Have you ever felt like God has brought you back from the brink … to yourself? That you were called back from a place that was not fully you, to be you?

Jesus lifted her up. What if resurrection is being raised up to be who you always were and were always meant to be? That it won’t be hilltop houses, driving 15 cars or bathrooms you can play baseball in (“Rockstar,” Nickelback) but the radical, emotional, incredible feeling of being you. That being raised up is not just some sort of spiritual future but your present reality, here and now, to live you. Your mind, spirit, body, everything together, everything that you were always meant to be. The story of Simon’s mother-in-law tells us that God does not call us to be something we are not but is in the business of restoring us to who we really are.
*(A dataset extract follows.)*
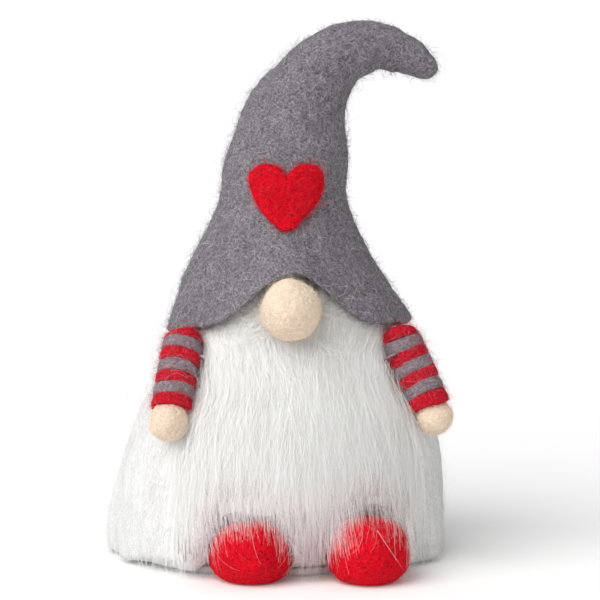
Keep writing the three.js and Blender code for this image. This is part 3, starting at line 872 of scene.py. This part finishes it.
def beard_root_z(angle):
    """The beard's fibres start just inside the brim, and just under the nose."""
    turned = angle - FACE_TURN
    beside = HAT_RIM_Z + 1.5 + arch_rise(turned)
    nose_gap = np.exp(-((turned / 0.21) ** 6))
    return beside * (1 - nose_gap) + BEARD_UNDER_NOSE * nose_gap


def over_feet(angle):
    """1 where the beard hangs over the middle of a foot, falling to 0 beside it."""
    return np.maximum.reduce([np.exp(-(((angle - foot) / 0.25) ** 4)) for foot in foot_angles])


def off_the_feet(points, gap):
    """Points moved forward out of the feet, so that fibres drape over them."""
    for centre, half in foot_boxes:
        middle = 0.88 * half[2]
        size = half + gap
        size[..., 2] = 2 * half[2] - middle + gap[..., 0]
        x, y, z = (points[..., k] for k in range(3))
        room = 1 - ((x - centre[0]) / size[..., 0]) ** 2 - ((z - middle) / size[..., 2]) ** 2
        surface_y = centre[1] - size[..., 1] * np.sqrt(np.clip(room, 0, None))
        points = np.stack([x, np.where(room > 0, np.minimum(y, surface_y), y), z], axis=-1)
    return points


def lattice_of(numbers, seed):
    """A repeatable number from -1 to 1 for each whole number."""
    cells = np.stack([numbers, 0 * numbers, 0 * numbers], axis=-1).astype(np.int64)
    return 2 * lattice(cells, seed) - 1


def beard_sway(angle, z):
    """The sideways waves, in radians, that neighbouring fibres share."""
    place = np.stack([70 * angle, 0 * z, 0.5 * z], axis=-1).reshape(-1, 3)
    return (0.035 * noise(place, 19, 81) + 0.01 * noise(place, 7, 82)).reshape(z.shape)


def beard_paths(rng, count, low, high, steps):
    """Paths of fibres whose share of the beard's width is from low to high."""
    u = rng.uniform(low, high, count)
    depth = rng.random(count) ** 0.7
    layer = np.floor(depth * BEARD_LAYERS)
    tuft = np.floor(u * BEARD_TUFTS + rng.normal(0, 0.3, count) + layer / BEARD_LAYERS)
    own = tuft + 157 * layer
    across, reach, lean, rise = (lattice_of(own, 71 + k) for k in range(4))
    tuft_u = (tuft + 0.5 - layer / BEARD_LAYERS + 0.5 * across) / BEARD_TUFTS
    edge = np.clip(1 - np.minimum(u, 1 - u) / 0.08, 0, 1)
    root_z = beard_root_z(beard_angle(u, BEARD_ROOT)) + rng.uniform(-1.5, 1.5, count)
    feet_rise = BEARD_OVER_FEET * over_feet(beard_angle(u, FOOT_TOP))
    off_centre = np.clip(np.abs(u - tuft_u) * BEARD_TUFTS, 0, 1)
    end = BEARD_END + feet_rise + 6 * reach + 8 * off_centre + rng.exponential(2.5, count)
    short = rng.random(count) < BEARD_SHORT + (1 - BEARD_SHORT) * 0.5 * edge
    higher = end + 3 + BEARD_THINNING * rng.beta(1.3, 1.5, count)
    end = np.maximum(np.where(short, higher, end), 0.6)
    t = np.linspace(0, 1, steps)[None, :] ** 0.9
    z = root_z[:, None] + (end - root_z)[:, None] * t
    pull = (rng.uniform(0.1, 0.9, count) * (1 - 0.7 * edge))[:, None] * smoothstep(t, 0.5, 1.0)
    share = u[:, None] + np.clip(tuft_u - u, -0.02, 0.02)[:, None] * pull
    spread = 0.016 + 0.045 * edge
    wave = 6 * t * rng.uniform(0.5, 1.8, count)[:, None] + rng.uniform(0, 6.3, count)[:, None]
    drift = (rng.normal(0, 1, count) * spread)[:, None] * t + 0.01 * t * np.sin(wave)
    angle = beard_angle(share, z) + drift + 0.02 * (lean[:, None] * t**2) * (1 - edge[:, None])
    angle += beard_sway(angle, z) * smoothstep(t, 0, 0.35)
    angle += 0.034 * rng.normal(size=(count, 1)) * smoothstep(t, 0.75, 1.0) * (1 - edge[:, None])
    inside, outside = along(BEARD_INSIDE, z), along(BEARD_OUTSIDE, z)
    thin = 1 - 0.5 * edge[:, None]
    ridge = 0.6 * rise[:, None] * smoothstep(t, 0.1, 0.8)
    swell = 0.4 * np.sin(wave + 1)
    radius = inside + depth[:, None] * ((outside - inside) * thin + ridge + swell)
    gap = 0.4 + 2.0 * depth[:, None, None]
    paths = off_the_feet(on_robe(angle, radius, z), gap)
    width = np.where(short, rng.uniform(0.06, 0.13, count), rng.uniform(0.12, 0.2, count))
    # Deeper fibres take darker colours, painted shade among the fibres, with a random spread.
    shade = np.clip(0.15 + 0.7 * depth + 0.2 * rng.normal(size=count), 0, 1)
    return paths, angle, z, width, shade


def outward(angle, rise):
    """Directions away from the robe's axis, tilted up by rise."""
    return np.stack([np.sin(angle), -np.cos(angle), rise + 0 * angle], axis=-1)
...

Of course, most of the time it’s easier to live on the brink, to surround yourself with people and projects and performances that allow you to pretend this is you, that let you avoid the feelings and frustrations and fears that come with acknowledging what is important in your life. It is so hard to live who you are. To paraphrase one of my favorite quotes, “The world is full of people who will go through their whole lives and not actually live one day. I do not intend on being one of them.”

I think a lot of us spend a good part of our lives living on the periphery of ourselves.

The healing of Simon’s mother-in-law (and I so wish she had a name) is God being, living who God is. God called Jesus to be who he was. That’s what the incarnation is all about. Jesus didn’t go around pretending to be something that he wasn’t. “Please, please, let this cup pass. My God, my God, why have you forsaken ME?” are not laments about what should be but the truth about what is.

Being human is to what God committed God’s self and therefore, being who we are is what God wants us to be. God brings us back from the brinks of our lives, from despair, from disease, from desperation, to live. Because then, maybe, we will actually know, feel, and get that we are a part, that God needs us to be a part, of what’s at stake for God when God decided to become one of us.

Jesus will take you by the hand. God will raise you up. When you are brought back from the edge, from the brink, your question will be that of Simon’s mother-in-law, “What am I doing here?” What will your answer be? “I am ______.” That’s who God wants me to be. This is who I am.